In the shorter term, however, what the Eastern Provincial Council election has demonstrated, once again, are the extremely serious challenges which confront the legitimacy and integrity of our electoral process. The politicisation of the electoral process has been a problem in this country since the establishment of universal adult franchise in 1931, if not before. Factors such as the gerrymandering constituency boundaries, the abuse of public resources including in the early days the headman system, vote buying and patronage have been common since the days of the State Council, as have been the use of thuggery, intimidation, caste repression and the phenomenon of the ‘Bus Mudalali‘ that played a distinctly insalubrious role in our electoral history (and which is now active in a multiplicity of different and infinitely more malevolent incarnations). Even before 1931, electoral malpractice seems to have come quite naturally to us, as for example, the contest between S. W. R. D. Bandaranaike and A. E. Goonesinghe for the Maradana ward in the Colombo Municipal Council elections of 1926 shows. Therefore, it is only through surpassing ignorance of the history of elections and electoral politics that some in Sri Lanka are wont to indulge in the nostalgia for a halcyon past of free and fair elections.

However, it is precisely in acknowledgement of and in response to this deeply flawed nature of the electoral process that Parliament enacted the Seventeenth Amendment to the Constitution in 2001. It is significant that this has been the only amendment to the Constitution of 1978 that has been passed with cross-party support (all the others having been steamrolled in through J. R. Jayewardene’s colossal, and after 1982, illegitimate parliamentary majority).

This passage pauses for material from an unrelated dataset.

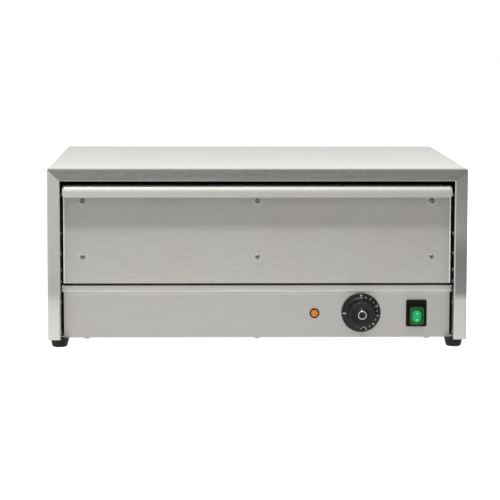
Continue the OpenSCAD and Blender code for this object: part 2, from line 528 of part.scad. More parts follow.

A new Chapter XIVA was inserted into the constitution, which abolished the old office of the Commissioner of Elections and replaced it with an Elections Commission, the object of which is ‘the conduct of free and fair elections and Referenda’ (Article 103 (2)). The new independent Election Commission was to be appointed by the President on the recommendations of the Constitutional Council (Article 41B (1)), the plain meaning of which provision explicitly deprived the President of any discretion on appointments. The Council was to recommend nominees ‘from among persons who have distinguished themselves in any profession or in the fields of administration or education’ (Article 103 (1)), which indicated that de-politicisation of the conduct of elections was to be achieved by enlarging stakeholder representation in the new and empowered mechanism of electoral administration.

The Commission is vested with a wide range of powers in order to enforce the law relating to elections and referenda. It is empowered to prevent the misuse of public property by prohibiting the use of movable or immovable property of the State or of a public corporation to promote or prevent the election of a political party or candidate. It can issue guidelines to the media to ensure unbiased and fair elections coverage. In the case of contravention of such guidelines by the Sri Lanka Rupavahini Corporation and the Sri Lanka Broadcasting Corporation, the Commission has the power to appoint a Competent Authority to take over the management of political or other broadcasts impinging on the election until the conclusion of the election. The Commission is further vested with powers to deploy police and the armed forces to ensure a free and fair election.

The Election Commission, however, remains unconstituted to this day, reflecting not merely the persistence of the culture of politicisation and centralisation, but also, the splendidly insouciant attitude to fulfilling constitutional obligations on the part of our chief executives. President Kumaratunga unconvincingly imputed political partisanship to one of the nominees to the Elections Commission recommended by the then Constitutional Council and refused to appoint the Commission, even when it was clear that she had no legal discretion in the matter.

President Rajapakse, going a step further, has refused to appoint the Constitutional Council itself on grounds that are spurious and which have changed according to convenience. In this, he has been typically and regrettably iconoclastic, where like in the case of the broad political consensus around the need for devolution that had painfully emerged during the 1990s, he has been entirely willing to the smash the consensus around good governance embodied in the Seventeenth Amendment.

Nonetheless, it is perhaps in prescient anticipation of just such presidential behaviour that Parliament inserted a savings clause, section 27 of the Seventeenth Amendment Act, which entitled the Commissioner of Elections holding office prior to the amendment to exercise the powers of the Commission until such time as the Commission was constituted. This legislative intent has largely been frustrated, because Commissioner Dissanayake, who is by all accounts an essentially decent civil servant, simply does not have the wherewithal with which to assert his will against the State and ruling party in highly-charged and politically zero-sum elections as in the East. He has merely rubberstamped what has been achieved through a mixture of political patronage and force of arms, despite detailed information being published by monitors and opposition parties about violence and malpractice necessitating an exercise of his constitutional and statutory powers over the annulment of polls.

The broader lesson and the critique regarding the electoral process are two sides of the same coin. The constitution of Sri Lanka has provided an institutional framework for the conduct of free and fair elections. This is critical to ensuring the integrity and legitimacy of the electoral process, the most basic formal feature of a functioning democracy. Political refusal to activate these institutions undermines the electoral process, the fundamental human right of the citizen to an uncoerced vote and choice of government, erodes public confidence in democracy, and in circumstances of ethnic antagonism, robs the constitutional order of the State of pluralistic legitimacy. All this of course has been pointed out before in relation to many similar flawed elections. What is nevertheless surprising, however, is that the Rajapakse regime’s conception of political self-interest did not extend to seeing the value of a free and fair election conducted through independent institutions, from the windfall of legitimacy of which, it could have been the primary beneficiary.